Arts & Culture
Cameo with Donna L. Jacobs
We talk to the artistic director of Full Circle Dance Company.
Full Circle Dance Company is celebrating its 15th anniversary. Tell us about its origins.
We started in 2000 as an outgrowth of the Morton Street Dance Center, which is a school here in Baltimore that I co-founded and run. Full Circle was founded initially because we had such talented teachers who were not performing but wanted to. And we’ve attracted other folks who have moved to town and looked for that professional dance outlet.
The anniversary show on October 3 will feature a piece themed around breast cancer called 328-HOPE.
That is the phone number for the Baltimore City Cancer Program that screens uninsured and underinsured women. We will provide the proceeds to the program.
Full Circle performances are often built around a theme, but why breast cancer?
We thought about a number of things—domestic violence was one that I was beginning to settle on when one of the dancers said, ‘I have something even more personal.’ I said, ‘What’s that?’ And she said, ‘Breast cancer.’ I took a deep breath and I said, ‘I’ll do it.’ I had breast cancer two years ago, and I’ve got to tell you, I thought all of these concerts were personal—we’ve talked about religion, we’ve talked about race, we’ve talked about the unconscious mind—but this one is different. Many of the dancers and myself spent some time with women who are in the breast cancer support program of the BCCP. I put out the question and simply said, ‘Tell me what your experience has been?’ and I will tell you a little bit of mine, and we just let them go from there.
I was very blessed with a cancer that was discovered very, very early. So my journey is not the journey of some, but I know what mine was, and it’s something I still think about every day. So I can only hear, listen, and imagine what that experience is like for someone who went through the entire panoply of care needed to survive. And it does make you think about your mortality in ways that you probably never did. It makes you very sensitive to each and every ache and pain. I feel such a responsibility to honor these women.
How do you translate personal experiences into movement?
I was thinking about the volume of information and how fast that comes and the decisions you have to make and I began to think, ‘How do I translate that into movement?’ And then there are certain procedures that one goes through. I did radiation therapy, and every day I laid on a table in a certain way, so that became movement to me. And then, when we talked to the women about their stories, one of them said, ‘I just wanted to run away but whatever I did, it followed me.’ So that’s movement in my mind. Or they talked about their strength. Or they talked about support from somebody else. So I used my own experience, but probably even more so, the words, the phrases, the concepts of the other women.
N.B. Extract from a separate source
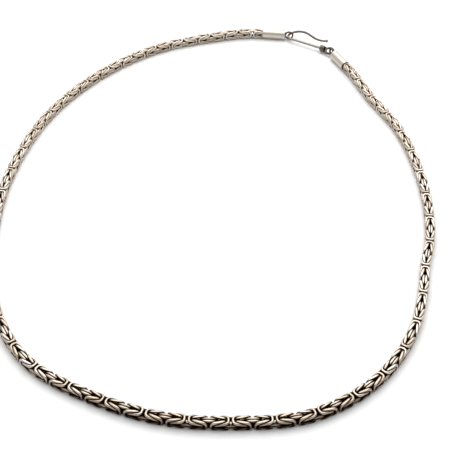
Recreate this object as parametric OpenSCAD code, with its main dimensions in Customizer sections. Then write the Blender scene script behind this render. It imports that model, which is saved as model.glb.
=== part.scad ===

What do you hope people take from the performance?
I hope that, certainly, there’s power in our message about breast cancer and that they’ve been touched by the stories that we’re looking to tell. But I hope they walk away from an evening filled with dance that they’ve enjoyed aesthetically, and they’ve enjoyed the meaning of each piece. So I hope they’re able to follow all that and understand the place that dance has in people’s lives and how beautifully it can communicate meaning and can cross boundaries about things people may need to address or consider about others.